Task goal:
Output an exact reproduction of the data.

Given information:
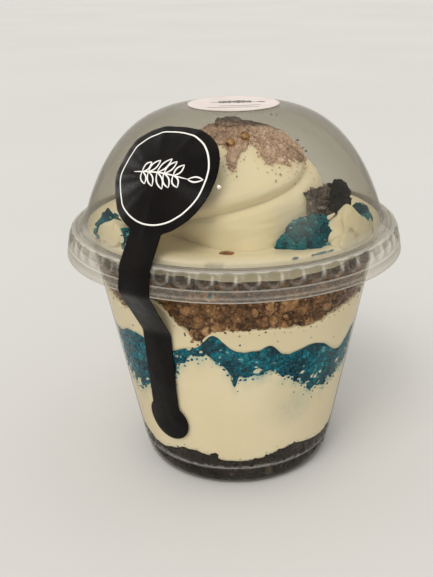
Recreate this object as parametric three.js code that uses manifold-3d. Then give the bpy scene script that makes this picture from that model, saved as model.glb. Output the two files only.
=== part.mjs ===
// A layered cheesecake cup, in millimetres: a clear tapered cup with five layers inside, cream and
// crumb toppings above the rim, a clear dome lid over them, a round label and a paper seal.
// +Z is up, the cup stands on z = 0, its axis is x = y = 0, and its front faces -Y.
import * as THREE from 'three';
import { mergeVertices } from 'three/addons/utils/BufferGeometryUtils.js';
import Module from 'manifold-3d';

const wasm = await Module();
wasm.setup();

const DEG = Math.PI / 180;
const GAP = 0.3;                 // clearance between pieces that touch

// ---- driving dimensions ------------------------------------------------------------------------

const CUP_SIDES = 44;            // flats round the cup and its layers
const DOME_SIDES = 36;
const FOOT_R = 26.5;             // foot, where the cup stands
const HEEL_R = 29.8;             // end of the rounded heel
const HEEL_Z = 6.4;
const STEP_R = 30.3;             // moulded stacking ring above the heel
const STEP_Z = 7;
const NECK_R = 42.4;             // wall just under the rim
const NECK_Z = 71.6;
const CUP_WALL = 0.6;
const FLOOR_RISE = 1;            // the floor is raised inside the foot
const FLOOR_EDGE_R = 19.5;
const MOUTH_R = 43.4;            // inside the rim
const RIM_Z = 75.1;
const RIM_R = 46.9;              // outside of the rolled rim

const LID_WALL = 0.5;
const LID_R = 49.5;              // lip at the bottom of the skirt
const SKIRT_Z = 67.9;
const SHOULDER_R = 48.3;
const SHOULDER_Z = 74.3;
const LEDGE_R = 46.9;
const LEDGE_Z = 75.95;
const DOME_R = 44;               // foot of the dome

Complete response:
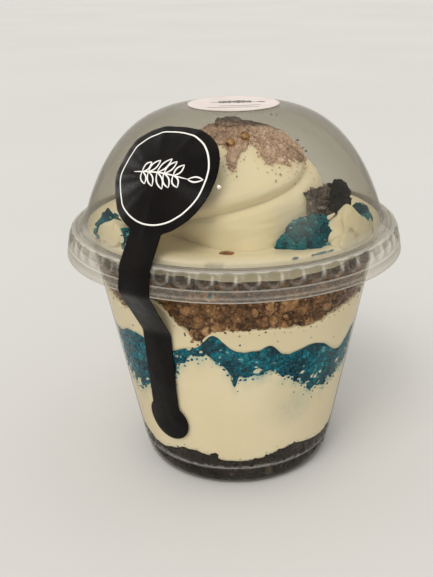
Recreate this object as parametric three.js code that uses manifold-3d. Then give the bpy scene script that makes this picture from that model, saved as model.glb. Output the two files only.
=== part.mjs ===
// A layered cheesecake cup, in millimetres: a clear tapered cup with five layers inside, cream and
// crumb toppings above the rim, a clear dome lid over them, a round label and a paper seal.
// +Z is up, the cup stands on z = 0, its axis is x = y = 0, and its front faces -Y.
import * as THREE from 'three';
import { mergeVertices } from 'three/addons/utils/BufferGeometryUtils.js';
import Module from 'manifold-3d';

const wasm = await Module();
wasm.setup();

const DEG = Math.PI / 180;
const GAP = 0.3;                 // clearance between pieces that touch

// ---- driving dimensions ------------------------------------------------------------------------

const CUP_SIDES = 44;            // flats round the cup and its layers
const DOME_SIDES = 36;
const FOOT_R = 26.5;             // foot, where the cup stands
const HEEL_R = 29.8;             // end of the rounded heel
const HEEL_Z = 6.4;
const STEP_R = 30.3;             // moulded stacking ring above the heel
const STEP_Z = 7;
const NECK_R = 42.4;             // wall just under the rim
const NECK_Z = 71.6;
const CUP_WALL = 0.6;
const FLOOR_RISE = 1;            // the floor is raised inside the foot
const FLOOR_EDGE_R = 19.5;
const MOUTH_R = 43.4;            // inside the rim
const RIM_Z = 75.1;
const RIM_R = 46.9;              // outside of the rolled rim

const LID_WALL = 0.5;
const LID_R = 49.5;              // lip at the bottom of the skirt
const SKIRT_Z = 67.9;
const SHOULDER_R = 48.3;
const SHOULDER_Z = 74.3;
const LEDGE_R = 46.9;
const LEDGE_Z = 75.95;
const DOME_R = 44;               // foot of the dome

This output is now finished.